• El 25 de abril, en la Sala Fernando de Rojas del madrileño Círculo de Bellas Artés

En el país de los himnos huecos y los discursos sin rima, Javier Krahe fue un dardo con flecha de punta roma, certero como un verso de Quevedo lanzado desde la barra de un bar a las tres de la madrugada. Han pasado ya diez años desde que este juglar de chaleco y pitillo, hijo bastardo de Brassens y discípulo clandestino de la lucidez, se marchó sin hacer ruido, como si el estribillo de su propia vida no admitiera bis. Pero ni muerto del todo ni vivo del todo: Krahe sigue silbando entre las rendijas de esta España oxidada, donde su sarcasmo aún escuece y su elegancia no encuentra heredero.

El Círculo de Bellas Artes, que es una especie de templo laico donde aún se permite el sacrilegio con estilo, ha decidido recordarlo con música, que es la forma más noble de la nostalgia. Será el 25 de abril, en el Teatro Fernando de Rojas, donde Andreas Prittwitz, un alemán con clarinete y alma flamenca, liderará una banda de cómplices para resucitar la ironía como quien convoca a los dioses paganos del vino y la risa. Con él estarán Luis Fernández al piano, Lila Horowitz al contrabajo y Ton Risco golpeando el aire con precisión de equilibrista. Subirán al escenario artistas con nombre de conspiradores de taberna —Maui, Ruibal, Ombligo y alguno más que se anunciará con la discreción de un brindis entre bastidores—, todos bajo la consigna de mantener vivo al que nunca quiso estar demasiado vivo.

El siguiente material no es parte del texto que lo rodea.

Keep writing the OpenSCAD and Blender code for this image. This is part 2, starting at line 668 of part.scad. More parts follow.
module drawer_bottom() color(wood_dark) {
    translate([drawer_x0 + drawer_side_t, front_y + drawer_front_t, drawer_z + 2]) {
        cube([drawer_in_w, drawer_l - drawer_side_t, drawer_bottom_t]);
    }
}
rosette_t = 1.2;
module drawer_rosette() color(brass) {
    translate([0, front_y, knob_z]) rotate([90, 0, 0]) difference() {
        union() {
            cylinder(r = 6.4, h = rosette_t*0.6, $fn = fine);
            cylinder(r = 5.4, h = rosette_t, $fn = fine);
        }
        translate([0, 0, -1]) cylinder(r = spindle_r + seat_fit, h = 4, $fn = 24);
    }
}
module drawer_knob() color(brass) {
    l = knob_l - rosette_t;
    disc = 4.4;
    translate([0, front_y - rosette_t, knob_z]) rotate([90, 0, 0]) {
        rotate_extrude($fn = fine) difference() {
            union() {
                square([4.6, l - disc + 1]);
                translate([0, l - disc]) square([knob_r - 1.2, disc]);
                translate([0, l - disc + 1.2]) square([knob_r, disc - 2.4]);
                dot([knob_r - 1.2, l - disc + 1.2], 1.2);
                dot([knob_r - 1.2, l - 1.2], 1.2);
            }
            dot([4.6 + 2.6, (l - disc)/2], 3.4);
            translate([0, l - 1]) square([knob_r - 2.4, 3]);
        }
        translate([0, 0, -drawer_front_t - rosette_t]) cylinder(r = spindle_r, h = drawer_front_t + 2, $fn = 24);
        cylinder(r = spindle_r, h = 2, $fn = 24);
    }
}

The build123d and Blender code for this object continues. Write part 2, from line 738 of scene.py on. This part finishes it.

En la platea, se sentará seguramente algún espectador con corbata desajustada y sonrisa torcida, convencido de que en tiempos de dogmas y algoritmos hace falta más que nunca un poco de Krahe, como quien pide absenta en una boda. También acudirán dos de sus más leales custodios: Javier López de Guereña, escudero fiel de guitarra y sobremesa, y Federico de Haro, su biógrafo, que ha hecho de los rastros del cantautor una cartografía emocional para quienes aún creen en el poder subversivo de una canción bien escrita.